3D Partonic Struture of Nucleons and Nuclei

May 17, 2018, 2:20 PM
20m
Auditorium (Jefferson Lab - CEBAF Center)

Auditorium

Jefferson Lab - CEBAF Center

Speaker

Dr Mohammad Hattawy (Argonne National Lab)

Description

A wealth of information on the structure of matter lies in the correlations between the momentum and spatial distributions of the fundamental constituents of matter: quarks and gluons. These correlations are accessible via the study of generalized parton distributions (GPDs). The deeply-virtual Compton scattering (DVCS) is the preferred probe of GPDs and has been used to study the proton in a number of experiments at HERA, CERN, and JLab, yielding the first 3D partonic images of the proton. New groundbreaking measurements of exclusive DVCS from the He-4 nucleus are a critical step towards providing similar 3D pictures of the quark structure of nuclei, and provide a new approach to understanding the modification of protons and neutrons within the dense environment of a nucleus. Studies of He-4 are particularly important, as their partonic structure is encoded within a single GPD. The new measurements provided the first beam-spin asymmetry data on exclusive DVCS from He-4 using a highly-polarized electron beam from the Continuous Electron Beam Facility (CEBAF) at JLab.

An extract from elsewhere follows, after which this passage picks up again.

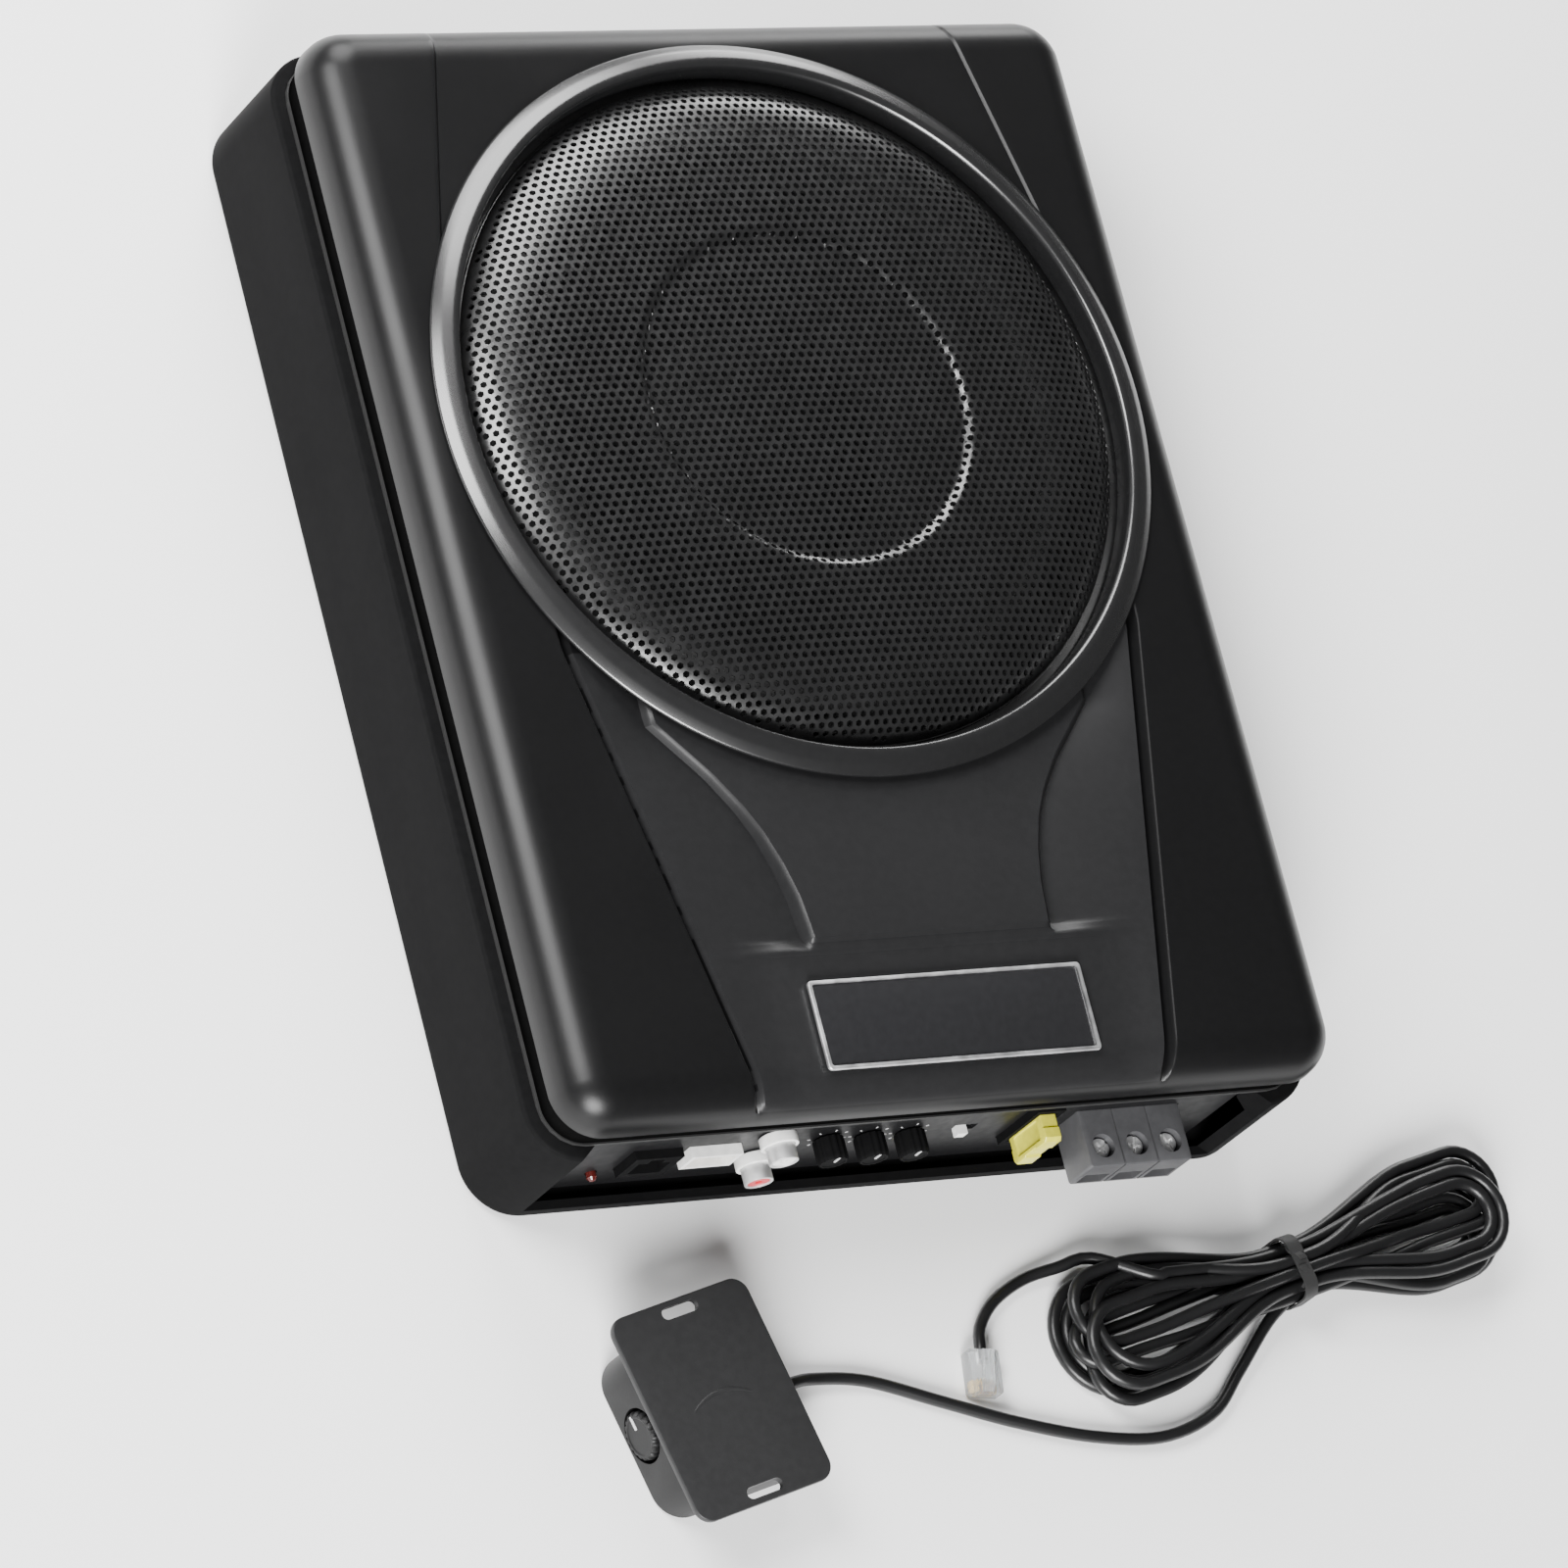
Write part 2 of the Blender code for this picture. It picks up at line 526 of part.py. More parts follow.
def make_sockets():
    place = (JACK_X, PANEL_FACE, JACK_Z)
    jack = block("remote_jack", (-7.5, -2.5, -6.8), (7.5, 12.0, 6.8), BLACK_ABS, place=place)
    combine(jack, block("jack_cavity", (-5.0, -6, -4.6), (5.0, 9.0, 2.9), place=place))
    combine(jack, block("jack_latch_slot", (-2.2, -6, 2.0), (2.2, 7.0, 5.2), place=place))
    place = (SOCKET_X, PANEL_FACE, SOCKET_Z)
    socket = block("high_level_socket", (-8.0, -3.0, -4.5), (8.0, 9.0, 4.5), WHITE, place=place)
    combine(socket, block("socket_cavity", (-6.8, -6, -3.3), (6.8, 6.0, 3.3), place=place))
    lamp = [(0, 2.6), (0.9, 2.3), (1.5, 1.4), (1.5, -2.3), (2.4, -2.3), (2.4, -6.0), (0, -6.0)]
    turned("power_led", lamp, LED_RED, steps=16, place=(LED_X, PANEL_FACE, LED_Z), axis="-Y", closed=False)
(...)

Scattering from a pressurized He-4 target was measured in the CEBAF Large Acceptance Spectrometer (CLAS) with the addition of a new Radial Time Projection Chamber (RTPC). From the azimuthal dependence of the beam-spin asymmetry the real and imaginary parts of the He-4 Compton form factor, which is directly sample the nuclear GPD, were extracted in a model-independent way. This data proved the experimental feasibility of measuring such nuclear exclusive reactions and led the way to the approval of a next generation nuclear measurements. In this talk, I will present the recent results and the future measurements will be discussed.